>> Start GIVEN MATERIAL

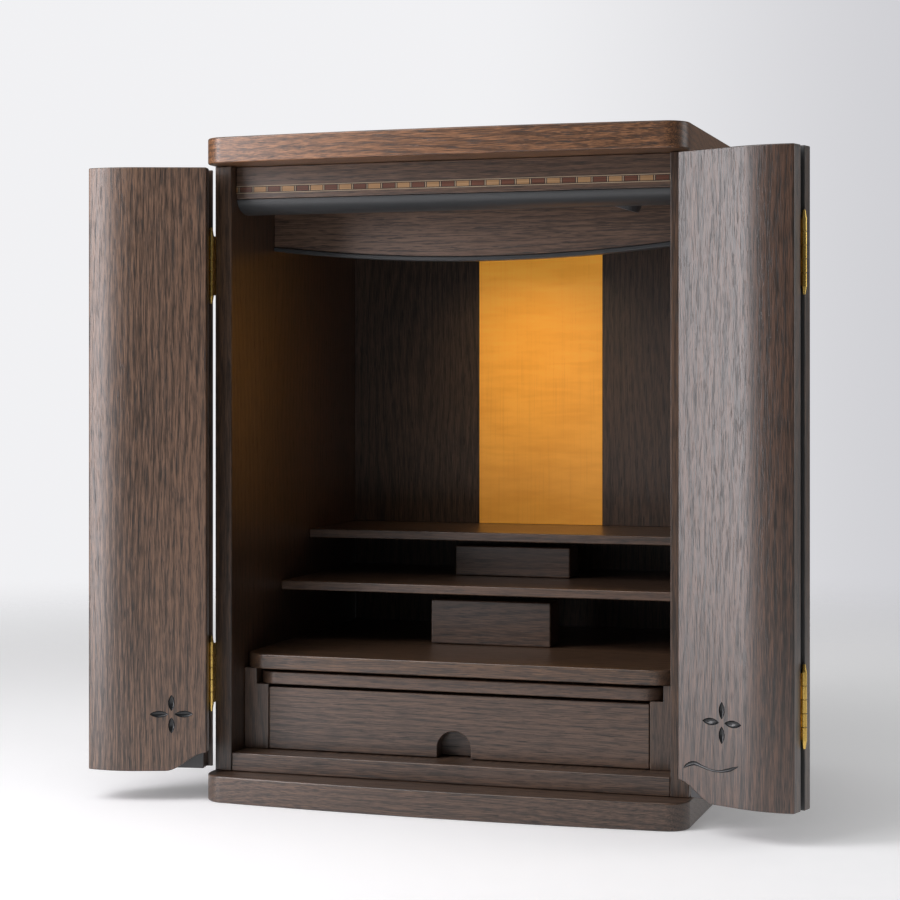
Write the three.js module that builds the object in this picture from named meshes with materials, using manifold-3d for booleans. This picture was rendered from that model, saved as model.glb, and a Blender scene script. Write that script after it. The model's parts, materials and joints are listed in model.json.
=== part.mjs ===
// Household altar cabinet: a dark oak case with two pairs of folding door
// leaves, shelves, a drawer and a pull-out board.
// Millimetres, +Z up, front towards -Y. The origin is on the floor, under the
// middle of the base board.
import * as THREE from 'three';
import { mergeVertices } from 'three/addons/utils/BufferGeometryUtils.js';
import Module from 'manifold-3d';

const wasm = await Module();
wasm.setup();

// ---------------------------------------------------------------- dimensions
const GAP = 0.3;                    // clearance between neighbouring pieces

const HEIGHT = 600;                 // floor to the top board's upper face
const BOARD_W = 444;                // width of base and top board
const DEPTH = 370;                  // front of the bow to the back
const BOW = 10;                     // how far the front edges bow forwards
const CORNER_R = 21;                // front corners of base and top board
const BASE_T = 24;
const TOP_T = 23.4;

const FACE_Y = -150;                // front edges of the side panels
const BACK_Y = DEPTH / 2;           // rear faces of the boards
const PANEL_OUT = 219.5;            // outer face of a side panel, from the middle
const PANEL_IN = 203.3;             // inner face of a side panel

const Z_LOW = BASE_T + GAP;         // inside, on the base board
const Z_HIGH = HEIGHT - TOP_T - GAP;

const KICK_TOP = 41;                // top of the kick board and drawer floor
const STILE_Y = FACE_Y + 29.4;      // front of the stiles and of the drawer
const STILE_T = 18;
const DRAWER_HALF = 179.2;          // half the drawer opening
const SLOT_HALF = 191;              // half the opening of the pull-out board
const SLOT_LOW = 100.8;             // lower edge of that opening

const DECK_T = 13.5;
const DECK_TOP = 129;
const DECK_Y = FACE_Y + 21.5;
const DECK_R = 24;

const MID_TOP = 187.7;              // middle shelf
const MID_Y = FACE_Y + 117.8;
const UP_TOP = 232.8;               // upper shelf
const UP_Y = FACE_Y + 192;
const SHELF_T = 8.5;

const LINING_Y = FACE_Y + 325.9;    // front of the lining at the back
const LINING_T = 2.7;
const GOLD_HALF = 65.4;             // half the amber panel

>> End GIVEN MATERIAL

EXERCISE INSTRUCTIONS -> Write out the data again, exactly and in full.

WORKED ANSWER ->
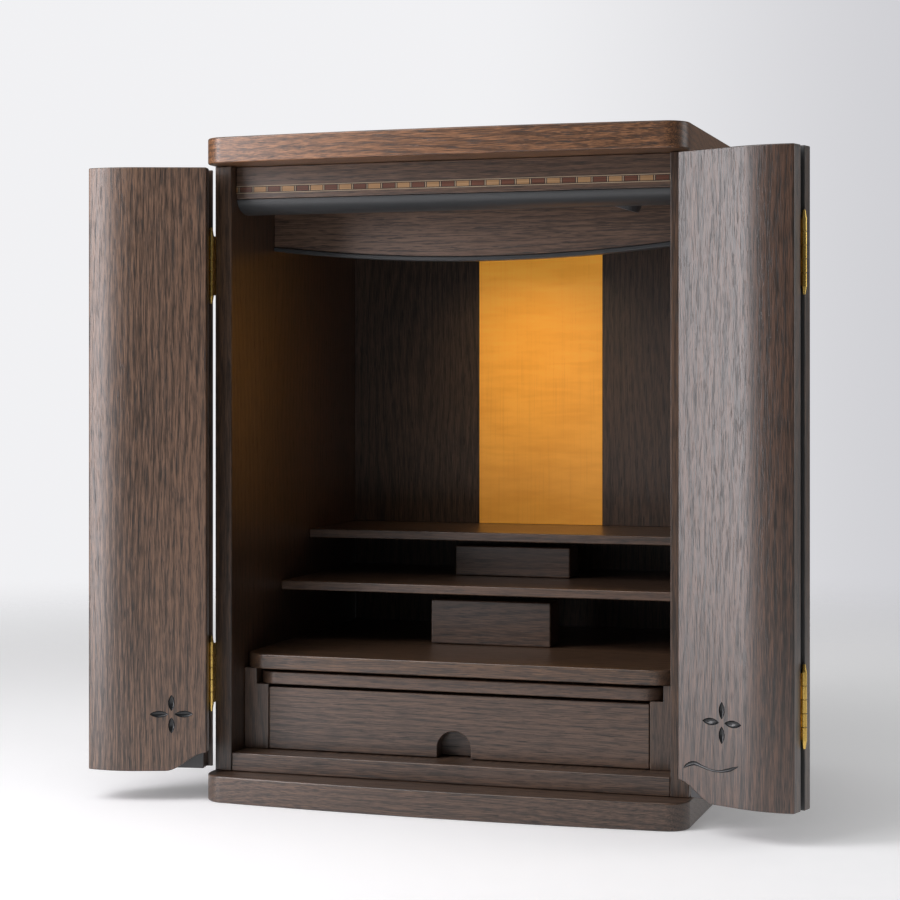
Write the three.js module that builds the object in this picture from named meshes with materials, using manifold-3d for booleans. This picture was rendered from that model, saved as model.glb, and a Blender scene script. Write that script after it. The model's parts, materials and joints are listed in model.json.
=== part.mjs ===
// Household altar cabinet: a dark oak case with two pairs of folding door
// leaves, shelves, a drawer and a pull-out board.
// Millimetres, +Z up, front towards -Y. The origin is on the floor, under the
// middle of the base board.
import * as THREE from 'three';
import { mergeVertices } from 'three/addons/utils/BufferGeometryUtils.js';
import Module from 'manifold-3d';

const wasm = await Module();
wasm.setup();

// ---------------------------------------------------------------- dimensions
const GAP = 0.3;                    // clearance between neighbouring pieces

const HEIGHT = 600;                 // floor to the top board's upper face
const BOARD_W = 444;                // width of base and top board
const DEPTH = 370;                  // front of the bow to the back
const BOW = 10;                     // how far the front edges bow forwards
const CORNER_R = 21;                // front corners of base and top board
const BASE_T = 24;
const TOP_T = 23.4;

const FACE_Y = -150;                // front edges of the side panels
const BACK_Y = DEPTH / 2;           // rear faces of the boards
const PANEL_OUT = 219.5;            // outer face of a side panel, from the middle
const PANEL_IN = 203.3;             // inner face of a side panel

const Z_LOW = BASE_T + GAP;         // inside, on the base board
const Z_HIGH = HEIGHT - TOP_T - GAP;

const KICK_TOP = 41;                // top of the kick board and drawer floor
const STILE_Y = FACE_Y + 29.4;      // front of the stiles and of the drawer
const STILE_T = 18;
const DRAWER_HALF = 179.2;          // half the drawer opening
const SLOT_HALF = 191;              // half the opening of the pull-out board
const SLOT_LOW = 100.8;             // lower edge of that opening

const DECK_T = 13.5;
const DECK_TOP = 129;
const DECK_Y = FACE_Y + 21.5;
const DECK_R = 24;

const MID_TOP = 187.7;              // middle shelf
const MID_Y = FACE_Y + 117.8;
const UP_TOP = 232.8;               // upper shelf
const UP_Y = FACE_Y + 192;
const SHELF_T = 8.5;

const LINING_Y = FACE_Y + 325.9;    // front of the lining at the back
const LINING_T = 2.7;
const GOLD_HALF = 65.4;             // half the amber panel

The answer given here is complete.